Parallel I/O is definitely needed. I'm having problems using very simple I/O with flushing/seeking to EOF on an SP-2. Of course, this isn't really supported so it shouldn't work, but parallel I/O would fix it.
full functionalityi in an implementation. To actually do what we ask not default to another mode that is safe.
None
* I need some mechanism for informing programs about the interconnection topology, so the application can make partition decisions. For example, on a machine with a communication hierarchy, such as a cluster of shared-memory machines, my apps need to know which tasks are in the same box, and which are in different boxes to make partitioning decisions. Presumably the problem is general. * related to this, I need a collective communication operation that exchanges common task environmental information. For example, most of my programs begin with an Allgather of hostname/pid/ip address/... info, so every task knows common info about the other tasks. Some MPE function to provide similar environmental info, if it was possible in a relatively portable way would be ideal.
I am in urge need for a communication between the workstation cluster and the massively parallel systems. Therefor it would be good to have MPI supporting different protocols simultaniously. Spawning processes and integrating allready running processes into an existing MPI_COMM_WORLD would be a good feature, too.
A) dynamical creation of processes B) MPI IO standard
Exclusive scans (rather than inclusive ones) would be nice
Multi threaded funcionality, but the proposals for MPI2 may cover this missing thing (requests with handler functions)

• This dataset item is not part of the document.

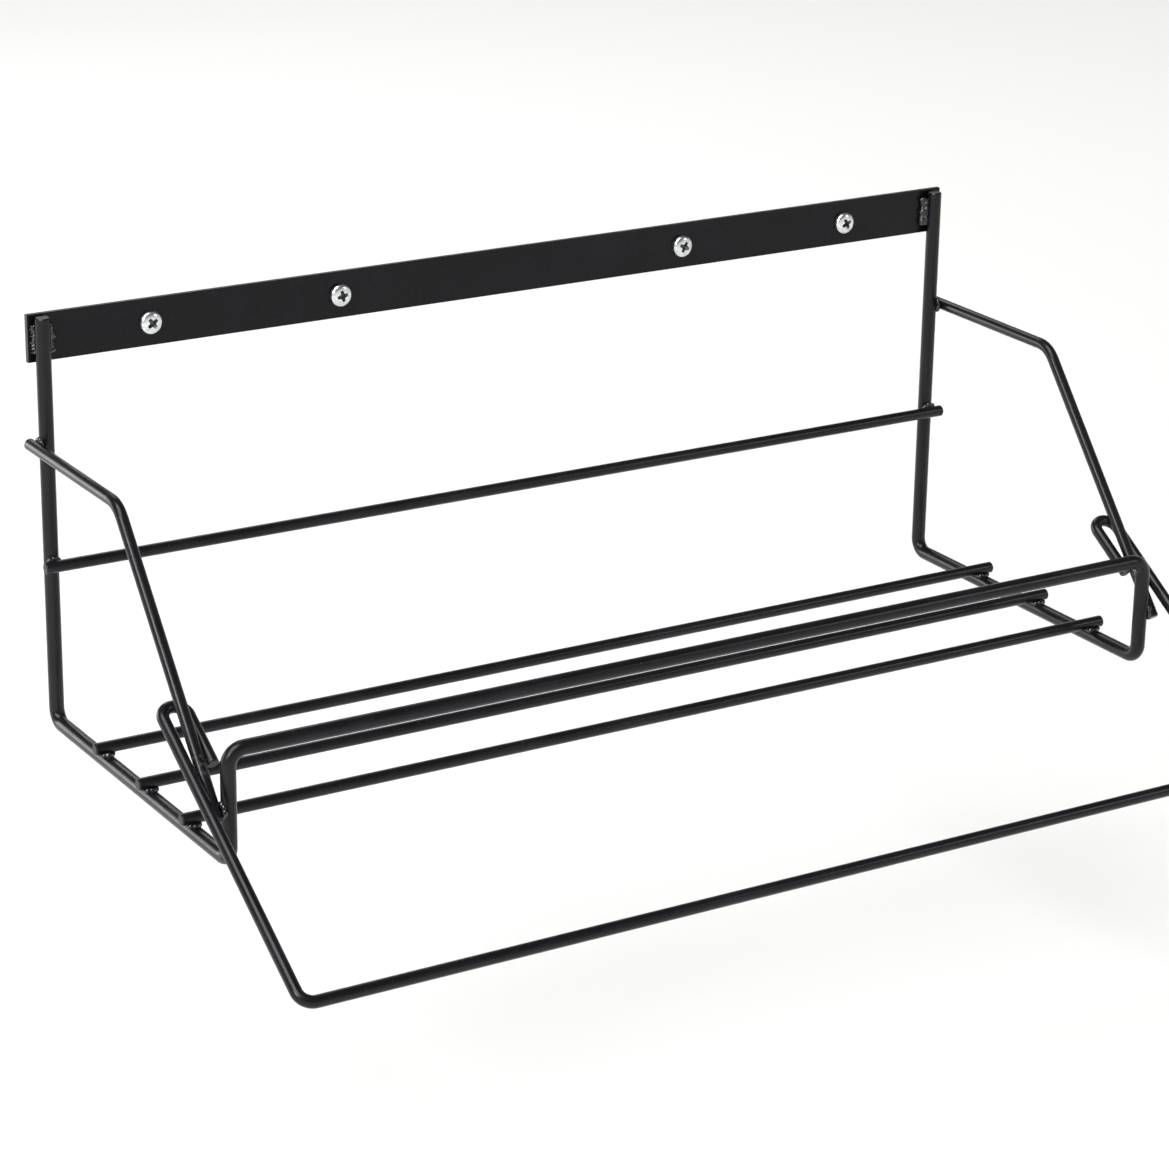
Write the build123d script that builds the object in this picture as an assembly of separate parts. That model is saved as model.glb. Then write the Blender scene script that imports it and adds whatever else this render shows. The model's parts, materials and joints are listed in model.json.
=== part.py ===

C++ bindings would really help... An easy way to debug and trace ALL mpi traffic in an application.
Threads
process control -- creation (spawning) and deletion (kill)
parallel IO to Files
In a Master-Slave context one often has to use gatherv etc because there is no data to be sent from the master. This complicates the code, requiring creation of recvcounts and displs arrays which are all the same except for the first element! I would like `gatherx' (for "exclusive") etc to behave the same as gather but with no contribution from root.